The ex-German Finance Minister, who reportedly remains an influential figure within Chancellor Angela Merkel’s Christian Democratic Union, pointed out that he “argued very much in favour” of the plan during internal discussions, adding that one should not be concerned over the blueprint possibly posing a moral-hazard risk.
“No, because the member countries aren’t just getting money with which they can do what they want. Rather, there will be programmes by the European Commission and it has to strictly control whether the money is put to proper use”, he told Welt am Sonntag.
He added that the proposal does not stipulate that “we aren’t mutualising old debt”, adding, “rather, the idea is that the EU Commission pushes ahead with Europe’s economic recovery”.
The interview comes after the plan was proposed by Merkel and French President Emmanuel Macron during EU virtual talks on 18 May.
Under the blueprint, the bloc’s 27 members would jointly borrow on financial markets to offer grants rather than loans to the European Union's hardest-hit sectors and regions. The suggested €500 billion would be in addition to the €1 trillion EU budget for 2021-2027.

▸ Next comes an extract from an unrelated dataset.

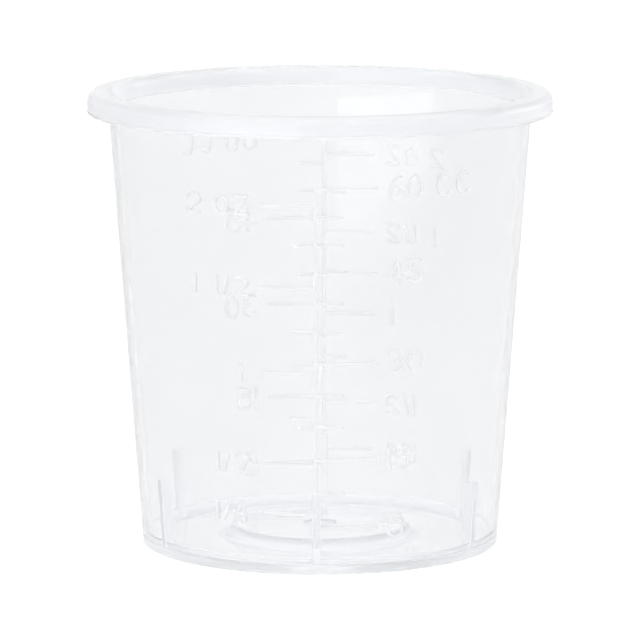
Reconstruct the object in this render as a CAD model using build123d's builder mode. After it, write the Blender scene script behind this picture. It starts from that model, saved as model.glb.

Merkel admitted the proposal was a "short-term" one, with further long-term solutions slated to be taken up in the coming weeks. "Due to the unusual nature of the crisis we are choosing an unusual path”, she emphasised.
Macron, for his part, noted that the joint proposal by Paris and Berlin underscored “the necessity of this response, the mechanism for it, and its scale”.
He added that the two sides had sought to ensure greater unanimity for the upcoming vote by the 27 member states on the European Commission’s own proposal for a Recovery Fund, scheduled for 27 May.
Earlier, Italy and Spain favoured grants to be used for helping ailing economies, while the governments of Germany, Austria, and the Netherlands had rejected linking their finances to nations with very high public debt. They underlined that they preferred the economic recovery to be stimulated by loans, ruling out risks for their own taxpayers.